After the invocation of the blessing, the toast is drunk, in order: for God, for Jesus and the health and seed of the host, and the family order, for the Holy Trinity and community, for the sad and reluctant, the call for good and the last drink of the table and finally, for the host. As already mentioned, after each toast the participants loudly approve with the words Amen God willing! Performed for more than 150 years, and recorded in writing for the last 100 years. The toast being printed provided an understanding and insight into the traditional rite that has largely disappeared in the newer way of life.
First wedding toast was printed in Dubrovnik in 1886 by the Pretner printing house, and towards the end of the century Antun Radić transmitted its fame with the help of Nika Balarin, announcing its popularity and identical structure at the time.
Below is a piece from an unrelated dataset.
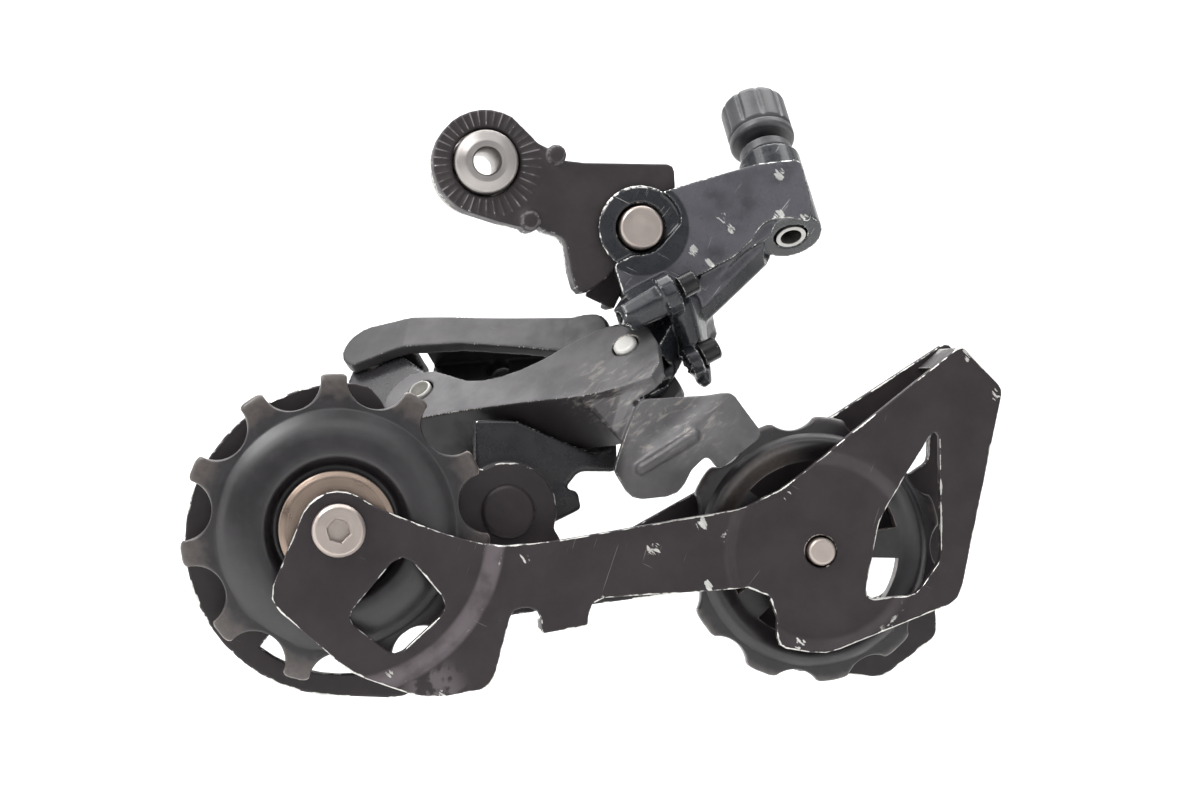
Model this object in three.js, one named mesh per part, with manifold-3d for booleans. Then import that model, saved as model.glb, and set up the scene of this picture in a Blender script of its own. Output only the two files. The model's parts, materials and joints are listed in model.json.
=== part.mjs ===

The Konavle toast has been described as a distinctive example of rhetoric and the ability to use language for complex forms of expression in a rural setting. However, Radić was wrong when he did not predict a good future for it, thinking that it could not improve, so would therefore soon disappear. It was recorded and published several times during the 20th century, and we find it in manuscript form in many houses in Konavle.
We in Konavle are proud of our bearers of the Konavle toast, their dedication and love for this intangible good. Each of them has its own story and its own reason for being a toastmaster today. They perform not only for the needs of folklore, but as true advocates of good wishes at the weddings of newlyweds, carrying in their speech all the power of the past, which due to its values is still a source of best wishes and protection. Thanks to them, Konavle’s traditional culture in this form received the national status of a cultural good, and thus undoubtedly greater presentation and maintenance.